======== Dataset entries
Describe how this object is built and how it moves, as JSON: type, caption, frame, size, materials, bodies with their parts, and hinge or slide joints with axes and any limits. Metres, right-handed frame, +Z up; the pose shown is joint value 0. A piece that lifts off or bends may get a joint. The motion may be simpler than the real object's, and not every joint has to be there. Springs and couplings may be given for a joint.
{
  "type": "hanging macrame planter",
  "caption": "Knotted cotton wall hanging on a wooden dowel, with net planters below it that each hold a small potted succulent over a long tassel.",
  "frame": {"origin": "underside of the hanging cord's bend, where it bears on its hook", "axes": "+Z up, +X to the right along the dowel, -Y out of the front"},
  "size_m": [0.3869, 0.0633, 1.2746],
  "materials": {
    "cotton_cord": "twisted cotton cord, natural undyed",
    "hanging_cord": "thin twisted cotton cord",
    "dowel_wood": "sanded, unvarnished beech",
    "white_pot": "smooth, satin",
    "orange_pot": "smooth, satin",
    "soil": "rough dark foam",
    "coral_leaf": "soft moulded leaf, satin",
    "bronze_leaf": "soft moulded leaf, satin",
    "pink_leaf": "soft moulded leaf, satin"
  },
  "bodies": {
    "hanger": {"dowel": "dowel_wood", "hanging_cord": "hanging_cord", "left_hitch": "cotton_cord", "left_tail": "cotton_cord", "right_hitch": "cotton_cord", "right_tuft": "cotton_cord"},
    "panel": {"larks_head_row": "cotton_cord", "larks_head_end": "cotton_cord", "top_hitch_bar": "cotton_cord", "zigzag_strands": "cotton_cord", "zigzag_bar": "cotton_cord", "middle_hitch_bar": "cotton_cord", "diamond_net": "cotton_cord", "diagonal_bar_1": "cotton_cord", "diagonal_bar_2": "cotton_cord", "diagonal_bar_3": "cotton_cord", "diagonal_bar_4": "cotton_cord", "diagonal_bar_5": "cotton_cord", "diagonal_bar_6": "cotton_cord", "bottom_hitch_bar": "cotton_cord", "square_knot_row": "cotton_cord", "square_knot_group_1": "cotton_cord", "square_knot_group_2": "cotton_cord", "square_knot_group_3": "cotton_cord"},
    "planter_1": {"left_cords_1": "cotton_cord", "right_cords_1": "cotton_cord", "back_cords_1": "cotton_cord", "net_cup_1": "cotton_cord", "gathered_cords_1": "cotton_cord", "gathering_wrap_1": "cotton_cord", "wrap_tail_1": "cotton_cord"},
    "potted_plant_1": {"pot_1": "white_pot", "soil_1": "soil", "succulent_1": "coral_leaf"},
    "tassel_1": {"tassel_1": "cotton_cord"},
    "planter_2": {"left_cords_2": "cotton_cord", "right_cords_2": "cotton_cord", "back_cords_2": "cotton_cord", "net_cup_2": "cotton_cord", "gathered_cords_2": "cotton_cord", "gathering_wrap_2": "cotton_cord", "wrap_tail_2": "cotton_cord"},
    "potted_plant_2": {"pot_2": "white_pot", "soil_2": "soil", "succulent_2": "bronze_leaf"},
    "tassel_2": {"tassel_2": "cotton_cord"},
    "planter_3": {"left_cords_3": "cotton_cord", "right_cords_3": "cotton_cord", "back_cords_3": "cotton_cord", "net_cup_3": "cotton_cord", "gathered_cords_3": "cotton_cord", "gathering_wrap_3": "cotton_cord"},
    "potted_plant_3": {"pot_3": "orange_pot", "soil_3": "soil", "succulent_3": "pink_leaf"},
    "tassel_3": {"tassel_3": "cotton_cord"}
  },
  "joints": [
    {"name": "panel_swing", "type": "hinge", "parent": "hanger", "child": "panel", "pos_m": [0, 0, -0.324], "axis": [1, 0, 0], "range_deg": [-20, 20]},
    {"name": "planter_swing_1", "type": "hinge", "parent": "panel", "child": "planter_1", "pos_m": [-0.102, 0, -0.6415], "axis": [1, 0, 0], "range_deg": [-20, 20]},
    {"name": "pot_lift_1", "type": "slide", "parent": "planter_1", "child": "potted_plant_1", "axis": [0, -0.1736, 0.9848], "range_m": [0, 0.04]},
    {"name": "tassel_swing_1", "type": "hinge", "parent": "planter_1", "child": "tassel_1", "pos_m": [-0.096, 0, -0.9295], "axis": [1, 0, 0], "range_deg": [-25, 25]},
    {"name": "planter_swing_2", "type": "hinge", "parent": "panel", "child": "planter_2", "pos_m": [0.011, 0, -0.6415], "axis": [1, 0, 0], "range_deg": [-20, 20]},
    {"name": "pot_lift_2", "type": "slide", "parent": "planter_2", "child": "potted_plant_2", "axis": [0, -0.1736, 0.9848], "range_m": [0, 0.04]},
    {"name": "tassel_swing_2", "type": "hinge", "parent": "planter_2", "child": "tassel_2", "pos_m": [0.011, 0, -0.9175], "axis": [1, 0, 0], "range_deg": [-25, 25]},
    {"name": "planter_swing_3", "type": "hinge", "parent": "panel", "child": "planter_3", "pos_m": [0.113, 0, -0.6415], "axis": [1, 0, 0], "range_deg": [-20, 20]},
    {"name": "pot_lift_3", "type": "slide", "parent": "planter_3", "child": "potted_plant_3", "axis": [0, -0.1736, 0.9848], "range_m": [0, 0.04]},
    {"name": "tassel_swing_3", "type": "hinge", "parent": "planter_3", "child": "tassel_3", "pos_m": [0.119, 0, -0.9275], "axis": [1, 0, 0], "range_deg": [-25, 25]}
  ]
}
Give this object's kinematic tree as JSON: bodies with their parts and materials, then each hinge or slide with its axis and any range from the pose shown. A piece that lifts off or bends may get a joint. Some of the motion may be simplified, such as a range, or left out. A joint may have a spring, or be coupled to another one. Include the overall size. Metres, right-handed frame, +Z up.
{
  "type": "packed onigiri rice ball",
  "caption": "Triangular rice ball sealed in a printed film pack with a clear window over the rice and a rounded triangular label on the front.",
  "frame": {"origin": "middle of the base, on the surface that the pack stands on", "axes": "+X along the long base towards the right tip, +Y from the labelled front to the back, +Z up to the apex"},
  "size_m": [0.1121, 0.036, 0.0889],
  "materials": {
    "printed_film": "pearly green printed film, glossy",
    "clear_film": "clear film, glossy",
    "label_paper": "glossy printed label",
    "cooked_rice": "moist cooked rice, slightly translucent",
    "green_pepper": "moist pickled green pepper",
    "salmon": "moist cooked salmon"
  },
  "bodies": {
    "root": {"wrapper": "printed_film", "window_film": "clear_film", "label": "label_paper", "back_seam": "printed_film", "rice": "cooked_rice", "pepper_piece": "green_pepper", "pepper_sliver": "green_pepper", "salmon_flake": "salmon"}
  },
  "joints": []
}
================
Transcribe all entries exactly as they are given.

### Response to this exercise:
Describe how this object is built and how it moves, as JSON: type, caption, frame, size, materials, bodies with their parts, and hinge or slide joints with axes and any limits. Metres, right-handed frame, +Z up; the pose shown is joint value 0. A piece that lifts off or bends may get a joint. The motion may be simpler than the real object's, and not every joint has to be there. Springs and couplings may be given for a joint.
{
  "type": "hanging macrame planter",
  "caption": "Knotted cotton wall hanging on a wooden dowel, with net planters below it that each hold a small potted succulent over a long tassel.",
  "frame": {"origin": "underside of the hanging cord's bend, where it bears on its hook", "axes": "+Z up, +X to the right along the dowel, -Y out of the front"},
  "size_m": [0.3869, 0.0633, 1.2746],
  "materials": {
    "cotton_cord": "twisted cotton cord, natural undyed",
    "hanging_cord": "thin twisted cotton cord",
    "dowel_wood": "sanded, unvarnished beech",
    "white_pot": "smooth, satin",
    "orange_pot": "smooth, satin",
    "soil": "rough dark foam",
    "coral_leaf": "soft moulded leaf, satin",
    "bronze_leaf": "soft moulded leaf, satin",
    "pink_leaf": "soft moulded leaf, satin"
  },
  "bodies": {
    "hanger": {"dowel": "dowel_wood", "hanging_cord": "hanging_cord", "left_hitch": "cotton_cord", "left_tail": "cotton_cord", "right_hitch": "cotton_cord", "right_tuft": "cotton_cord"},
    "panel": {"larks_head_row": "cotton_cord", "larks_head_end": "cotton_cord", "top_hitch_bar": "cotton_cord", "zigzag_strands": "cotton_cord", "zigzag_bar": "cotton_cord", "middle_hitch_bar": "cotton_cord", "diamond_net": "cotton_cord", "diagonal_bar_1": "cotton_cord", "diagonal_bar_2": "cotton_cord", "diagonal_bar_3": "cotton_cord", "diagonal_bar_4": "cotton_cord", "diagonal_bar_5": "cotton_cord", "diagonal_bar_6": "cotton_cord", "bottom_hitch_bar": "cotton_cord", "square_knot_row": "cotton_cord", "square_knot_group_1": "cotton_cord", "square_knot_group_2": "cotton_cord", "square_knot_group_3": "cotton_cord"},
    "planter_1": {"left_cords_1": "cotton_cord", "right_cords_1": "cotton_cord", "back_cords_1": "cotton_cord", "net_cup_1": "cotton_cord", "gathered_cords_1": "cotton_cord", "gathering_wrap_1": "cotton_cord", "wrap_tail_1": "cotton_cord"},
    "potted_plant_1": {"pot_1": "white_pot", "soil_1": "soil", "succulent_1": "coral_leaf"},
    "tassel_1": {"tassel_1": "cotton_cord"},
    "planter_2": {"left_cords_2": "cotton_cord", "right_cords_2": "cotton_cord", "back_cords_2": "cotton_cord", "net_cup_2": "cotton_cord", "gathered_cords_2": "cotton_cord", "gathering_wrap_2": "cotton_cord", "wrap_tail_2": "cotton_cord"},
    "potted_plant_2": {"pot_2": "white_pot", "soil_2": "soil", "succulent_2": "bronze_leaf"},
    "tassel_2": {"tassel_2": "cotton_cord"},
    "planter_3": {"left_cords_3": "cotton_cord", "right_cords_3": "cotton_cord", "back_cords_3": "cotton_cord", "net_cup_3": "cotton_cord", "gathered_cords_3": "cotton_cord", "gathering_wrap_3": "cotton_cord"},
    "potted_plant_3": {"pot_3": "orange_pot", "soil_3": "soil", "succulent_3": "pink_leaf"},
    "tassel_3": {"tassel_3": "cotton_cord"}
  },
  "joints": [
    {"name": "panel_swing", "type": "hinge", "parent": "hanger", "child": "panel", "pos_m": [0, 0, -0.324], "axis": [1, 0, 0], "range_deg": [-20, 20]},
    {"name": "planter_swing_1", "type": "hinge", "parent": "panel", "child": "planter_1", "pos_m": [-0.102, 0, -0.6415], "axis": [1, 0, 0], "range_deg": [-20, 20]},
    {"name": "pot_lift_1", "type": "slide", "parent": "planter_1", "child": "potted_plant_1", "axis": [0, -0.1736, 0.9848], "range_m": [0, 0.04]},
    {"name": "tassel_swing_1", "type": "hinge", "parent": "planter_1", "child": "tassel_1", "pos_m": [-0.096, 0, -0.9295], "axis": [1, 0, 0], "range_deg": [-25, 25]},
    {"name": "planter_swing_2", "type": "hinge", "parent": "panel", "child": "planter_2", "pos_m": [0.011, 0, -0.6415], "axis": [1, 0, 0], "range_deg": [-20, 20]},
    {"name": "pot_lift_2", "type": "slide", "parent": "planter_2", "child": "potted_plant_2", "axis": [0, -0.1736, 0.9848], "range_m": [0, 0.04]},
    {"name": "tassel_swing_2", "type": "hinge", "parent": "planter_2", "child": "tassel_2", "pos_m": [0.011, 0, -0.9175], "axis": [1, 0, 0], "range_deg": [-25, 25]},
    {"name": "planter_swing_3", "type": "hinge", "parent": "panel", "child": "planter_3", "pos_m": [0.113, 0, -0.6415], "axis": [1, 0, 0], "range_deg": [-20, 20]},
    {"name": "pot_lift_3", "type": "slide", "parent": "planter_3", "child": "potted_plant_3", "axis": [0, -0.1736, 0.9848], "range_m": [0, 0.04]},
    {"name": "tassel_swing_3", "type": "hinge", "parent": "planter_3", "child": "tassel_3", "pos_m": [0.119, 0, -0.9275], "axis": [1, 0, 0], "range_deg": [-25, 25]}
  ]
}
Give this object's kinematic tree as JSON: bodies with their parts and materials, then each hinge or slide with its axis and any range from the pose shown. A piece that lifts off or bends may get a joint. Some of the motion may be simplified, such as a range, or left out. A joint may have a spring, or be coupled to another one. Include the overall size. Metres, right-handed frame, +Z up.
{
  "type": "packed onigiri rice ball",
  "caption": "Triangular rice ball sealed in a printed film pack with a clear window over the rice and a rounded triangular label on the front.",
  "frame": {"origin": "middle of the base, on the surface that the pack stands on", "axes": "+X along the long base towards the right tip, +Y from the labelled front to the back, +Z up to the apex"},
  "size_m": [0.1121, 0.036, 0.0889],
  "materials": {
    "printed_film": "pearly green printed film, glossy",
    "clear_film": "clear film, glossy",
    "label_paper": "glossy printed label",
    "cooked_rice": "moist cooked rice, slightly translucent",
    "green_pepper": "moist pickled green pepper",
    "salmon": "moist cooked salmon"
  },
  "bodies": {
    "root": {"wrapper": "printed_film", "window_film": "clear_film", "label": "label_paper", "back_seam": "printed_film", "rice": "cooked_rice", "pepper_piece": "green_pepper", "pepper_sliver": "green_pepper", "salmon_flake": "salmon"}
  },
  "joints": []
}